## INSTRUCTIONS TO FOLLOW
Give the number of lines in the listing below that include the word "origin", with nothing more.

----

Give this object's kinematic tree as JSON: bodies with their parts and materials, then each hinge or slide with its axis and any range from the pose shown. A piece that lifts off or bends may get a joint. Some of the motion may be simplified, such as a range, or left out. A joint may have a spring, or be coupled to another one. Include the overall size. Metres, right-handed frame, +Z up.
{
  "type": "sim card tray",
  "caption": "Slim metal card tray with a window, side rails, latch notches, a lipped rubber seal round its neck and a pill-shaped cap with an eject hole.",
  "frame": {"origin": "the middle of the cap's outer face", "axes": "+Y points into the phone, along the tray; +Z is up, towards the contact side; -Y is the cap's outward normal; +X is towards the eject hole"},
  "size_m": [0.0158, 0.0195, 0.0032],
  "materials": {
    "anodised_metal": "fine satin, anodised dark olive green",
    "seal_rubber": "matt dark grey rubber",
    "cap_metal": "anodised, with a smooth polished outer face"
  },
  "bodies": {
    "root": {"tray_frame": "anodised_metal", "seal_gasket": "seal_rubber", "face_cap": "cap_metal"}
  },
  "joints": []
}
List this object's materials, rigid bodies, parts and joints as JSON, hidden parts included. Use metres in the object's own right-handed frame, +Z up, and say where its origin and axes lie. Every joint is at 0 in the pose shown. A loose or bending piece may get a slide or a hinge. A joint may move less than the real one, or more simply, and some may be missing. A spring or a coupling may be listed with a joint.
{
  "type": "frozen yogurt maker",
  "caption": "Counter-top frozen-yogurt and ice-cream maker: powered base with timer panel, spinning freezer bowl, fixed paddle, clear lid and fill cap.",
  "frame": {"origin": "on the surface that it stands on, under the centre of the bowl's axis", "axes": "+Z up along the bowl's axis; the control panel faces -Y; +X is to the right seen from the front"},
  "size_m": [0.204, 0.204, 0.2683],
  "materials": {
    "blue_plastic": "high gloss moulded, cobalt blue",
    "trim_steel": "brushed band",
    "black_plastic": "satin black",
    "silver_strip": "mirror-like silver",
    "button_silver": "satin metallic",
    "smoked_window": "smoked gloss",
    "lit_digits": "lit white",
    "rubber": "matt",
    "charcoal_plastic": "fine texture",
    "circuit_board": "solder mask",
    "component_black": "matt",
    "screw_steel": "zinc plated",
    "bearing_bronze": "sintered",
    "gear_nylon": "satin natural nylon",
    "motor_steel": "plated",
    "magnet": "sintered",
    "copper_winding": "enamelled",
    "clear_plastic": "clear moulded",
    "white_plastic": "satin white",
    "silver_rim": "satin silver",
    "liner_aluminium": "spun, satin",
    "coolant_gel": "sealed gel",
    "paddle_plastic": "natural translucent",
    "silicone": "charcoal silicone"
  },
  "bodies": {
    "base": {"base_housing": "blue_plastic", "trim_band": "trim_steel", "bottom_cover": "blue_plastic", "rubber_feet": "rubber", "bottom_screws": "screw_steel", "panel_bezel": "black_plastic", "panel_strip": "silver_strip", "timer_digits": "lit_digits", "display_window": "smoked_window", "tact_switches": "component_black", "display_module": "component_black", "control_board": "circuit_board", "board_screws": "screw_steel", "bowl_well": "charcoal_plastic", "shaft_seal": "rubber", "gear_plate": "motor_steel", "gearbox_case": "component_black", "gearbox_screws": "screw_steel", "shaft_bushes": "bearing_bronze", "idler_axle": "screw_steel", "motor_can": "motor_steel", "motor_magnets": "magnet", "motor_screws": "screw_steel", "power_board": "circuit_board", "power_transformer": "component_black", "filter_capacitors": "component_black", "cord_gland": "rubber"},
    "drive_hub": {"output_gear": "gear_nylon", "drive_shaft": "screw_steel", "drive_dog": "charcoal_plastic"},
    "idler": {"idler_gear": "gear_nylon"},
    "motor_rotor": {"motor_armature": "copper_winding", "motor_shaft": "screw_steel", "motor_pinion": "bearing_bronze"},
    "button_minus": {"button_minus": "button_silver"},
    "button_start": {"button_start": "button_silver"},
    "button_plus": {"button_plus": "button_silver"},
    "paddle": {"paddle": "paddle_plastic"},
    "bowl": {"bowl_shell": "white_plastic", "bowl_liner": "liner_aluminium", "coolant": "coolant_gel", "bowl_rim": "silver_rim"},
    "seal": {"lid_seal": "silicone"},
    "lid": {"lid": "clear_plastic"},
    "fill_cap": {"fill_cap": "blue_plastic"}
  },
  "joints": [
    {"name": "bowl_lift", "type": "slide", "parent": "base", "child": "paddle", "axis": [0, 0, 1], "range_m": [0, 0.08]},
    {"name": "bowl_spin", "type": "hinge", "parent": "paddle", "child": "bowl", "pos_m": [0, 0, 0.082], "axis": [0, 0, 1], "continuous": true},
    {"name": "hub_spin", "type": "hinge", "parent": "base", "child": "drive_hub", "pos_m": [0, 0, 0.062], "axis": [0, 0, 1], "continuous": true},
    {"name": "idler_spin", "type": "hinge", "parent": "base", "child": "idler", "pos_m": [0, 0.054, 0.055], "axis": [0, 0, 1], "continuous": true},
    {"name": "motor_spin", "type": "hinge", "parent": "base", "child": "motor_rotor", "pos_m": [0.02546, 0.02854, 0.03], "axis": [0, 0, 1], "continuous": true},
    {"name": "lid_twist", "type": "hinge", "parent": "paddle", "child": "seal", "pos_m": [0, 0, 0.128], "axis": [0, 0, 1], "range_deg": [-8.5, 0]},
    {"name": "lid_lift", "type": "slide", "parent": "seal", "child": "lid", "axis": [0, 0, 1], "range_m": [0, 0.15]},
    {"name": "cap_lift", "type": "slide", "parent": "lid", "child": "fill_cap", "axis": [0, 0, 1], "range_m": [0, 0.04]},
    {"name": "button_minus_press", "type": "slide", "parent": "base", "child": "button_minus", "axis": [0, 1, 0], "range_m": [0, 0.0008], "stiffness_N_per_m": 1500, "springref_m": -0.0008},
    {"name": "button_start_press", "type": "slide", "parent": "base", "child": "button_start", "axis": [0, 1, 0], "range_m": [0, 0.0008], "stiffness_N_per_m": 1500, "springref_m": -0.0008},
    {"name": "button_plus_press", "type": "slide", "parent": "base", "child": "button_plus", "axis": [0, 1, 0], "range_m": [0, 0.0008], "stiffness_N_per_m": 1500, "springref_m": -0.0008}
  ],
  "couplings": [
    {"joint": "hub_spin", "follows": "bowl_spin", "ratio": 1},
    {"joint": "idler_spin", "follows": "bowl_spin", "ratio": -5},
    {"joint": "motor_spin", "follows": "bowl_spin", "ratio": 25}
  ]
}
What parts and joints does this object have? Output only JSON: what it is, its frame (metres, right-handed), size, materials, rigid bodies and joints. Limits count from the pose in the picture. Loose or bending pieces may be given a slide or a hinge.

----

## FINAL RESULT
3